The Department of Transportation proposal for a new bicycle connection across Washington Heights includes zero protected bike lanes. Instead, DOT wants to put unprotected bike lanes on W. 182nd Street and W. 181st Street and meaningless "sharrow" markings on a block of Broadway [PDF].

DOT's proposal comes as more and more cyclists ride in the area thanks to recently expanded bike access on the GWB over the Hudson River and the separate Washington Bridge over the Harlem River. Unsafe driving and parking combine with hilly terrain to make the area particularly hairy on bike or foot.

There have been 128 crashes in the area between the two conduit bridges over the last two years, according to Crashmapper.org, injuring 37 pedestrians and 26 cyclists. In one incident last year, cyclist Jose Luis Zamora Rodriguez died after crashing into a double-parked truck at Fort Washington Avenue and W. 181st Street.

But the agency plan — an erratic mix of unprotected and "shared" lanes — does little for safety while ensuring it stays easy for drivers to double park on the route, advocates said.

DOT's proposed "bicycle route" is a lot of paint and very little protection.

“There’s a historical unwillingness to implement change,” said Felipe Castillo Trujillo, an avid cyclist who lives nearby.

DOT's proposed redesign starts at the Manhattan-side of the Washington Bridge, which connects to the Bronx. There, DOT plans to put down a single stripe of paint down on W. 182nd Street between Amsterdam Avenue and Broadway for a separate, but not protected, bike lane.

The redesign then routes cyclists onto Broadway, an extra-wide four-lane road where DOT plans to add paltry "shared lane markings" to indicate that drivers must share the westernmost southbound lane with cyclists.

Those "sharrows" won’t make any difference, cyclists charged.

“That section of Broadway is just super busy, with cars turning in both directions,” said Marc Simkin, an avid cyclist and who organizes group bike rides for New York Cycle Club. “If it’s not a protected bike lane — whether dedicated or shared — it’s not making anything safer.”

A mockup for the barely changed Broadway.

After cyclists turn off Broadway onto W. 181st Street, DOT's plan would give them another standard bike lane for three blocks to Fort Washington Avenue. Going west, the road will return to sharrows to Haven Avenue.

On the last block of 181st before Riverside Drive, the city plan would again put down painted bike lanes in either direction. Cyclists headed to the George Washington Bridge's north sidewalk would get a contraflow path on Cabrini Boulevard between W. 181st Street and W. 180th Street.

Cyclists told Streetsblog that they expect lots of vehicular obstructions in the unprotected bike lanes and sharrows.

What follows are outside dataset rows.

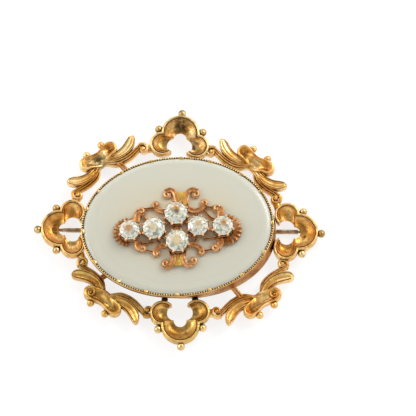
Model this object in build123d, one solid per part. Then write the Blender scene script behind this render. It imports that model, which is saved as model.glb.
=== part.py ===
from build123d import *
import math
import os

# Plan of the agate's box setting
setting_half_length = 22.8
setting_half_width = 17.4

# Reach of the frame, from the brooch's middle to the middle of each trefoil's outer lobe
frame_gap_x = 5.4
frame_gap_y = 6.9
reach_x = setting_half_length + frame_gap_x
reach_y = setting_half_width + frame_gap_y

# Heights of the stamped frame, which the hinge and the catch hold off the surface below
frame_bottom = 1.55
hollow_height = 2.2
sheet_gauge = 0.4
outer_dish_depth = 1.35
side_dish_depth = 1.05
rim_top = hollow_height + sheet_gauge + outer_dish_depth

# Trefoils
outer_lobe_r = 4.6
side_lobe_r = 3.0
side_lobe_in = 2.9
side_lobe_out = 4.1
rim_width = 0.55
frame_wall = 0.55
ball_r = 0.95
ball_seat = 0.2
ball_height = 2.7
outer_bump_r = 1.55
outer_bump_in = 1.15
side_bump_r = 1.95
side_bump_in = 3.0
side_bump_out = 1.1

# Trefoil places: side in x, side in y, shift in x, shift in y, turn in degrees
trefoil_places = (
    (0, 1, 0.02, -0.34, -4),
    (0, -1, 0.45, 0.33, 182.4),
    (-1, 0, -0.13, -0.31, 91.3),
    (1, 0, 0.18, -0.74, -91.9),
)

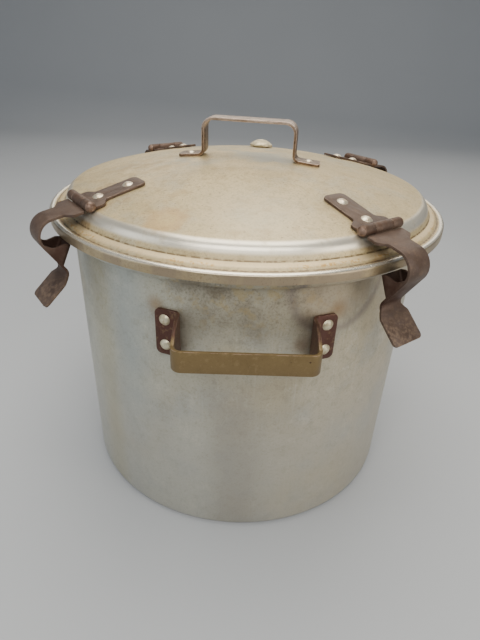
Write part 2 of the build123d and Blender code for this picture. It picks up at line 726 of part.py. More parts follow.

“DOT and all drivers, cyclists, pedestrians and NYPD know that paint on the ground is just going to be ignored,” Deng said. “The only thing that could make the corridor safer in any meaningful way is actually physically protected bike infrastructure such as physically hardened daylighting at every intersection, loading zones, parking meters and physically protected bike lanes.”

A pontential contraflow bike lane on Cabrini Boulevard.

The proposed lanes will, in effect, take cyclists on a rollercoaster up to the crest of a hill, down toward the Hudson River and then back up again with a climb to the GWB — hardly an ideal commute for pedal pushers.

Drivers from New Jersey often come across the GWB and park their vehicles in Washington Heights in an attempt to avoid Lower Manhattan's congestion pricing, locals said. As a result, on any given day cyclists must navigate a maze of double-parked cars.

“Regardless of where you’re riding, your head has to be on a swivel. You never know what you’re going to get,” said Simkin. “You have to ride in the middle of the street unless you get doored. Those streets are not in the best of conditions, so you’re running an obstacle course. You have drivers who don’t think you belong there.”